Uh... replicating experiments is exactly what scientists do to confirm conclusions. In fact Scientists aim for their studies to be replicable — meaning that another researcher could perform a similar investigation and obtain the same basic results. When a study cannot be replicated, it suggests that our current understanding of the study system or our methods of testing are insufficient.
Sent from my iPad using Tapatalk
First and foremost, I appeciate the data and experiments provided by Brulosophy. I just think (like all scientific literature), you need to view their results through the proper lens. Data is data, but conclusions based on probabilities are not absolutes.
Their choice of a p-value of 0.05 is a blessing and a curse. Their typical xBmt is not powerful enough to resolve all but the most clear-cut differences. You can trust that a p-value set that fine will eliminate the majority of false positives, but this isn't data from a particle collider or pharmaceutical research. And even in physics or medical journals the actual calculated p-value is always listed, and data from small experiments that trend towards a conclusion but have wider error bars are still presented as such. This allows the reader to apply the data itself, rather than just the authors' conclusions. It would be nice to see the actual p-value for each experiment, at the very least.

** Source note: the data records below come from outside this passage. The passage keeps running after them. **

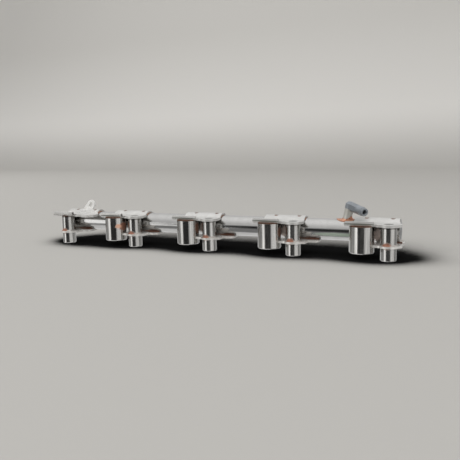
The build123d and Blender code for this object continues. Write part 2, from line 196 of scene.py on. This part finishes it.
def linear(r, g, b):
    """sRGB 0..255 to linear."""
    shares = (r / 255, g / 255, b / 255)
    return tuple(c / 12.92 if c <= 0.04045 else ((c + 0.055) / 1.055) ** 2.4 for c in shares)


# ---------------------------------------------------------------- finishes
# copper whose light tone is a painted highlight on the first cup's smear
COPPER_PAINTED_HIGHLIGHT = linear(232, 180, 152)
COPPER_BROWN = linear(156, 100, 74)
COPPER_DARK = linear(150, 98, 74)
BROWN = linear(128, 84, 62)
# a pale pinkish film on the tube's front between each cup and its sleeve
PALE_FILM = linear(216, 198, 188)
# painted reflection: a green band on the tube
PAINTED_GREEN_REFLECTION = linear(180, 194, 178)
SPECKLE = linear(120, 116, 110)
# painted shade: the dark line along the upturned flanges
PAINTED_FLANGE_SHADE = linear(104, 108, 100)
# painted light: a pale patch over the first bracket's ear
PAINTED_LIGHT = linear(240, 239, 236)
# painted shade: dark spots in the bend reliefs, a small streak on a cup and the band under the sleeve seats
PAINTED_SHADE = linear(58, 44, 38)


def satin_steel(name, light, dark, roughness, metallic=1.0, marks=(), speckle=0.0, on_top=False):
    """Blasted or tumbled steel: cloudy tone, fine grain, brazing copper and films at the marks, with painted
    shade on the brackets, painted light on the first bracket's ear and a painted reflection on the tube.
    """
    s = Shader(name)
    cloud = s.ramp(s.noise(90, 5), 0.35, 0.7)
    color = s.mix(cloud, dark, light)
    if speckle:
        spots = s.ramp(s.noise(900, 3, shift=(0.4, 0.1, 0)), 0.52, 0.66, 0, speckle)
        color = s.mix(spots, color, SPECKLE)
    rough = s.blend(cloud, roughness + 0.04, roughness - 0.03)
    color, rough, metallic = s.stain(color, rough, metallic, marks, on_top)
    return s.finish(color, rough, metallic, s.bump(s.noise(2600, 2), 0.00008, 0.35))


def turned_steel(name, tone, roughness, marks=(), painted_seat_shade=False):
    """Polished turned steel: fine rings round the upright axis, streaks along it, heat tint and copper at the
    marks, on the cups also a painted highlight and a small painted shade; when asked, a band of painted shade
    just under the bracket seat.
    """
    s = Shader(name)
    rings = s.noise(1500, 2, stretch=(0.02, 0.02, 3.0))
    streaks = s.noise(420, 3, stretch=(1, 1, 0.05))
    color = s.mix(s.ramp(streaks, 0.3, 0.75), tuple(0.7 * c for c in tone), tone)
    rough = s.blend(s.ramp(s.noise(140, 3, stretch=(1, 1, 0.25)), 0.35, 0.75), roughness, roughness + 0.1)
    color, rough, metallic = s.stain(color, rough, 1.0, marks)
    if painted_seat_shade:
        # painted shade: a dark band round the sleeve just under the bracket seat
        under = s.ramp(s.axes()[2], SEAT - 0.0022, SEAT - 0.0004)
        color = s.mix(s.math("MULTIPLY", under, 0.75), color, PAINTED_SHADE)
    normal = s.bump(rings, 0.00003, 0.25, s.bump(streaks, 0.0001, 0.3))
    return s.finish(color, rough, metallic, normal, brushed=0.5)


def brazed_copper(name, light, dark):
    """Filler metal: mottled, slightly wrinkled copper."""
    s = Shader(name)
    mottle = s.ramp(s.noise(500, 4), 0.35, 0.68)
    rough = s.blend(mottle, 0.5, 0.36)
    return s.finish(s.mix(mottle, dark, light), rough, 0.85, s.bump(s.noise(1300, 3), 0.00012, 0.5))


def stain(x, y, z, size, color, ragged=0.004, stretch=(1, 1, 1)):
    return (x, y, z), size, color, ragged, stretch


def row(places, x, y, z, *look):
    """The same mark at several places along the rail, offset by x from each; some rows are painted shade."""
    return [stain(place + x, y, z, *look) for place in places]


cup_marks_shade_and_highlight = [
    stain(CUPS[0] + 0.012, -0.0025, 0.023, 0.0072, COPPER_DARK, 0.008, (1, 1, 1.2)),
    # the first cup's copper smear, its light part a painted highlight
    stain(CUPS[0] + 0.0085, -0.0085, 0.0238, 0.0044, COPPER_PAINTED_HIGHLIGHT, 0.005, (1, 1, 1.5)),
    stain(CUPS[1] + 0.0122, -0.0018, 0.0245, 0.0056, BROWN, 0.006, (1.2, 1, 0.7)),
    # painted shade: a small dark streak on the second cup's side towards its sleeve
    stain(CUPS[1] + 0.0112, -0.004, 0.019, 0.0018, PAINTED_SHADE, 0.003, (1, 1, 0.6)),
    stain(CUPS[2] + 0.0122, -0.0024, 0.024, 0.005, BROWN, 0.006, (1.2, 1, 0.7)),
    stain(CUPS[3] + 0.0125, 0.001, 0.018, 0.005, BROWN, 0.005, (1.2, 1, 0.6)),
]
sleeve_stains = row(BOLTS, -0.001, -0.0077, PLATE_TOP + 0.0002, 0.0038, COPPER_BROWN, 0.004, (0.7, 1, 1))

# painted reflection: a thin green band along the tube's lower front between the fourth and fifth sleeve
tube_films_and_reflection = [stain(0.138, 0.0094, 0.0216, 0.0026, PAINTED_GREEN_REFLECTION, 0.0, (0.1, 1, 1))]
# a pale pinkish film on the tube's front between each cup and its sleeve
tube_films_and_reflection += row(BOLTS[1:], -0.0125, TUBE_FRONT, 0.022, 0.007, PALE_FILM, 0.008, (1.6, 1, 0.7))

plate_stains = row(BOLTS, 0.016, 0.013, PLATE_TOP, 0.0016, BROWN, 0.002, (0.2, 1, 1))
plate_stains += row(BOLTS, -0.002, -0.006, PLATE_TOP, 0.0055, COPPER_BROWN, 0.004)

ring_stains = row(BOLTS, -0.0015, -0.008, PLATE_TOP, 0.0052, COPPER_BROWN, 0.004)
ring_stains += row(BOLTS, 0.016, 0.0122, 0.0158, 0.0036, BROWN, 0.001, (0.2, 1, 1))

# painted shade: a dark spot in each bend relief, and a dark line along each upturned flange of brackets 2 to
# 5
saddle_painted_shade = row(BOLTS[1:2], *RELIEF, 0.0032, PAINTED_SHADE, 0.001)
saddle_painted_shade += row(BOLTS[1:], -0.0275, FLANGE_FRONT, SEAT + 0.0027, 0.001, PAINTED_FLANGE_SHADE, 0.0, (0.05, 0.3, 1))
saddle_painted_shade += row(BOLTS[2:], *RELIEF, 0.0015, PAINTED_SHADE, 0.001, (1, 1, 0.6))

# painted shade in the first bracket's bend relief, and a painted light patch over its ear
first_painted_light_and_shade = row([BOLTS[0] + CUP_OFFSET], *RELIEF, 0.0032, PAINTED_SHADE, 0.001)
first_painted_light_and_shade += [stain(-0.180, 0.0278, 0.0455, 0.0145, PAINTED_LIGHT, 0.0)]

copper = brazed_copper("Braze", linear(240, 186, 156), linear(150, 92, 68))
dark_copper = brazed_copper("BrazeDark", linear(162, 120, 98), linear(112, 86, 72))
saddle = satin_steel("Stamped", linear(210, 209, 206), linear(199, 198, 195), 0.38, 0.4, saddle_painted_shade)
blasted = satin_steel("Blasted", linear(213, 212, 209), linear(199, 198, 195), 0.5, 0.15, first_painted_light_and_shade, 0.8)
tube = satin_steel("Tube", linear(196, 195, 193), linear(190, 189, 187), 0.1, 1.0, tube_films_and_reflection)
plate = satin_steel(
    "Plate", linear(232, 230, 226), linear(214, 210, 205), 0.35, 0.4, plate_stains, on_top=True
)
cup_finish = turned_steel("Cup", linear(210, 208, 204), 0.16, cup_marks_shade_and_highlight)
sleeve_finish = turned_steel("Sleeve", linear(212, 210, 206), 0.18, sleeve_stains, painted_seat_shade=True)
ring = satin_steel("Ring", linear(196, 192, 187), linear(172, 164, 157), 0.35, 0.6, ring_stains)
post_finish = satin_steel("Post", linear(206, 205, 200), linear(190, 188, 180), 0.4, 0.5)
fitting_finish = satin_steel("Fitting", linear(158, 163, 168), linear(138, 143, 148), 0.34, 0.7)
plug_finish = satin_steel("Plug", linear(180, 180, 178), linear(160, 160, 158), 0.4)

FINISHES = {
    "main_tube": tube,
    "end_plug": plug_finish,
    "injector_cup": cup_finish,
    "bolt_sleeve": sleeve_finish,
    "upper_bracket_1": blasted,
    "upper_bracket": saddle,
    "lower_bracket": plate,
    "inlet_post": post_finish,
    "inlet_fitting": fitting_finish,
    "braze_inlet": copper,
    "braze_lower": ring,
    "braze": dark_copper,
}
for name, piece in nodes.items():
    finish = next(material for start, material in FINISHES.items() if name.startswith(start))
    for index in range(max(1, len(piece.material_slots))):
        if piece.material_slots:
            piece.material_slots[index].material = finish
        else:
            piece.data.materials.append(finish)


# ---------------------------------------------------------------- studio
BACKGROUND, BACKDROP = linear(179, 177, 173), linear(221, 219, 215)
SHADE = linear(22, 22, 22)
SKY_LOW, SKY_HIGH, GROUND, GROUND_LEFT = 0.5, 1.1, 0.26, 0.8
EMPTY = 0.56  # level that the camera sees past the backdrop
# level of the room at eye height, from the angle at which it starts: 0 is in front, 90 at the inlet's end
ROOM = [(-180, 0.9), (-132, 0.36), (-56, 1.4), (-29, 0.09), (36, 0.85), (98, 0.2), (128, 0.85)]
ROOM_HEIGHT, ROOM_EDGE = -8.0, 5


def sweep_mesh():
    """Floor that curves up into a backdrop."""
    depth, radius, wide, front, top, steps = 2.2, 0.9, 20.0, -20.0, 5.0, 24
    profile = [(front, 0.0), (depth, 0.0)]
    for step in range(1, steps + 1):
        turn = math.pi / 2 * step / steps
        profile.append((depth + radius * math.sin(turn), radius * (1 - math.cos(turn))))
    profile.append((depth + radius, top))
    points = [(x, y, z) for y, z in profile for x in (-wide, wide)]
    faces = [(2 * i, 2 * i + 1, 2 * i + 3, 2 * i + 2) for i in range(len(profile) - 1)]
    mesh = bpy.data.meshes.new("Sweep")
    mesh.from_pydata(points, [], faces)
    for face in mesh.polygons:
        face.use_smooth = True
    return mesh


def floor_finish():
    """Pale floor and backdrop, darker for the camera where the part stands close over the floor."""
    s = Shader("Floor")
    middle, full, gone = 0.04, 0.07, 0.14  # the dark patch across the rail: its middle and half widths
    seen = s.node("ShaderNodeLightPath").outputs["Is Camera Ray"]
    normal = s.tilted(s.node("ShaderNodeNewGeometry").outputs["Normal"], (-0.12, -0.38, 0.0))
    shade = s.ramp(s.occlusion(normal, 0.3), 0.8, 0.975, 1.0, 0.0)
    across = s.math("ABSOLUTE", s.math("SUBTRACT", s.axes()[1], middle))
    dark = s.math("MULTIPLY", seen, s.math("MULTIPLY", shade, s.ramp(across, full, gone, 1.0, 0.0)))
    pale = s.mix(s.ramp(s.axes()[2], -0.05, 0.35), BACKGROUND, BACKDROP)
    s.principled.inputs["Specular IOR Level"].default_value = 0.0
    return s.finish(s.mix(dark, pale, SHADE), 0.9, 0.0)


def sweep():
    """Pale floor and backdrop far behind the part, left out of its reflections."""
    floor = bpy.data.objects.new("Floor", sweep_mesh())
    bpy.context.collection.objects.link(floor)
    floor.data.materials.append(floor_finish())
    floor.visible_glossy = False


def softbox(name, place, watts):
    """A large square lamp aimed at the part and unseen in its reflections."""
    lamp = bpy.data.lights.new(name, "AREA")
    lamp.shape = "RECTANGLE"
    lamp.size = lamp.size_y = 1.6
    lamp.energy = watts
    holder = bpy.data.objects.new(name, lamp)
    holder.location = place
    holder.rotation_euler = (-Vector(place)).to_track_quat("-Z", "Y").to_euler()
    holder.visible_glossy = False
    bpy.context.collection.objects.link(holder)


def room_level(g, turn):
    """Walls at eye height, in uneven upright bands."""
    wall = ROOM[0][1]
    for start, level in ROOM[1:]:
        wall = g.blend(g.ramp(turn, start - ROOM_EDGE, start + ROOM_EDGE), wall, level)
    return g.math("MULTIPLY", wall, g.ramp(g.band_noise(turn, 0.13), 0.3, 0.7, 0.6, 1.3))


def dark_edge(g, turn, height):
    """1 on the dark strip in front of the part, just under eye height."""
    across = g.math("MULTIPLY", g.ramp(turn, -31, -26), g.ramp(turn, 30, 36, 1.0, 0.0))
    upright = g.math("MULTIPLY", g.ramp(height, -13.5, -12), g.ramp(height, -1, 1, 1.0, 0.0))
    return g.math("MULTIPLY", across, upright)


def world():
    """Soft room round the part: white overhead, a dark front, white cards left and right of it."""
    made = bpy.data.worlds.new("Studio")
    bpy.context.scene.world = made
    made.use_nodes = True
    g = Graph(made.node_tree, "Generated")
    x, y, z = g.axes()
    turn = g.math("DEGREES", g.math("ARCTAN2", x, g.math("MULTIPLY", y, -1.0)))
    height = g.math("DEGREES", g.math("ARCSINE", z))
    sky = g.ramp(height, -5, 80, SKY_LOW, SKY_HIGH)
    ground = g.ramp(turn, -60, -46, GROUND_LEFT, GROUND)
    open_room = g.blend(g.ramp(height, -22, 2), ground, sky)
    at_wall = g.ramp(g.math("ABSOLUTE", g.math("SUBTRACT", height, ROOM_HEIGHT)), 12, 26, 1.0, 0.0)
    at_front = g.ramp(g.math("ABSOLUTE", turn), 108, 128, 1.0, 0.0)
    level = g.blend(g.math("MULTIPLY", at_wall, at_front), open_room, room_level(g, turn))
    level = g.blend(dark_edge(g, turn, height), level, 0.02)
    seen = g.node("ShaderNodeLightPath").outputs["Is Camera Ray"]
    background = made.node_tree.nodes["Background"]
    background.inputs["Color"].default_value = (1, 1, 1, 1)
    g.feed(background.inputs["Strength"], g.blend(seen, level, EMPTY))


def camera():
    """The camera that took the photograph, from the fit to the sleeves and cups."""
    place = Vector((0.26714, -0.5544, 0.11174))
    azimuth, elevation, roll = (math.radians(v) for v in (23.6, 8.299, -1.183))
    focal_pixels, frame_pixels, sensor = 564.509, 460, 36
    level = math.cos(elevation)
    back = Vector((math.sin(azimuth) * level, -math.cos(azimuth) * level, math.sin(elevation)))
    right = (-back).cross(Vector((0, 0, 1))).normalized()
    up = right.cross(-back)
    turned_right = math.cos(roll) * right + math.sin(roll) * up
    turned_up = -math.sin(roll) * right + math.cos(roll) * up
    data = bpy.data.cameras.new("Camera")
    data.sensor_width = sensor
    data.lens = focal_pixels / frame_pixels * sensor
    data.clip_start, data.clip_end = 0.01, 50
    holder = bpy.data.objects.new("Camera", data)
    turn = Matrix((turned_right, turned_up, back)).transposed()
    holder.matrix_world = Matrix.Translation(place) @ turn.to_4x4()
    bpy.context.collection.objects.link(holder)
    bpy.context.scene.camera = holder


sweep()
world()
softbox("Key", (-2.6, 0.2, 2.1), 26)
softbox("Fill", (0.3, -2.4, 1.5), 22)
camera()
bpy.context.scene.view_settings.view_transform = "Standard"
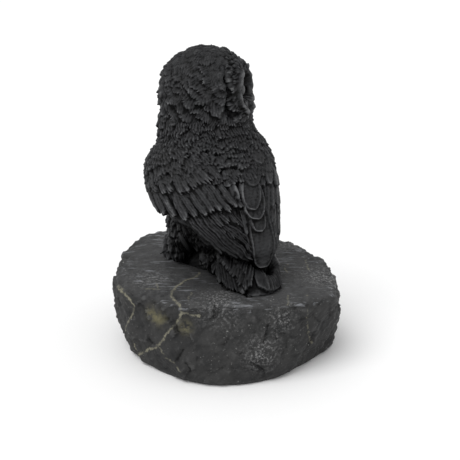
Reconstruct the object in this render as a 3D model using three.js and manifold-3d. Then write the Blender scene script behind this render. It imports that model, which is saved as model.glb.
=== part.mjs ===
// An owl figurine cast from ground shungite, glued on a rough piece of shungite rock.
// Millimetres, +Z up. The origin is at the middle of the rock's flat underside. The owl's breast faces -Y,
// its tail points to +Y and its left side is +X, and its head looks back over its right shoulder.

import * as THREE from "three";
import { mergeVertices } from "three/addons/utils/BufferGeometryUtils.js";
import Module from "manifold-3d";

// Driving dimensions
const OWL_HEIGHT = 86; // from the rock's top to the crown
const STONE_HEIGHT = 31; // the rock, from its underside to its sawn top
const OWL_PLACE = [0.2, 5.2]; // the owl's own origin, left and back of the rock's middle
const STONE_RADIUS = 40.5; // mean radius of the rock's top
const STONE_EDGE = 3.2; // height over which the rock's upper edge is worn round
const STONE_FOOT_EDGE = 1.6; // the same at its underside
const EYE_RADIUS = 3.1;
const BEAK_LENGTH = 8.5;
const TOE_RADIUS = 2.3;

// The owl's pose and proportions are in hundredths of its height.
const H = OWL_HEIGHT / 100;
const TAU = 2 * Math.PI;

const wasm = await Module();
wasm.setup();

// Curves through tables of stations

// Column `column` of a table whose rows start with their place, by a smooth curve through the rows.
function through(rows, place, column) {
  const last = rows.length - 1;
  let i = 0;
  while (i < last - 1 && place > rows[i + 1][0]) i++;
  const slope = (k) => {
    const a = rows[Math.max(k - 1, 0)];
    const b = rows[Math.min(k + 1, last)];
    return (b[column] - a[column]) / (b[0] - a[0]);
  };
  const [x0, x1] = [rows[i][0], rows[i + 1][0]];
  const span = x1 - x0;
  const t = THREE.MathUtils.clamp((place - x0) / span, 0, 1);
  const [y0, y1] = [rows[i][column], rows[i + 1][column]];
  const [m0, m1] = [slope(i) * span, slope(i + 1) * span];
  return (
    y0 * (1 + 2 * t) * (1 - t) ** 2 + m0 * t * (1 - t) ** 2 + y1 * t * t * (3 - 2 * t) + m1 * t * t * (t - 1)
  );
}

// A value from a list spaced evenly round a circle, at an angle in turns.
function round(list, turn) {
  const n = list.length;
  const at = (((turn % 1) + 1) % 1) * n;
  const i = Math.floor(at);
  const t = at - i;
  const [a, b, c, d] = [-1, 0, 1, 2].map((k) => list[(i + k + n) % n]);
  return b + 0.5 * t * (c - a + t * (2 * a - 5 * b + 4 * c - d + t * (3 * (b - c) + d - a)));
}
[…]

The experimenters tend to treat their p-value of 0.05 as all-or-nothing, but like all probabilities this is just not the case.
And it's being dismissive or argumentative to state that that the failure to reject the null hypothesis doesn't say much, because in these experiments that is absolutely true. Brulosophy has chosen to focus on eliminating false positives, but that necessarily comes at the expense of increasing "false negatives" (in quotes because they aren't testing for negatives). That effect is increased significantly in small data sets. It's not a knock on the experimenters at all, it's simply how the math works out.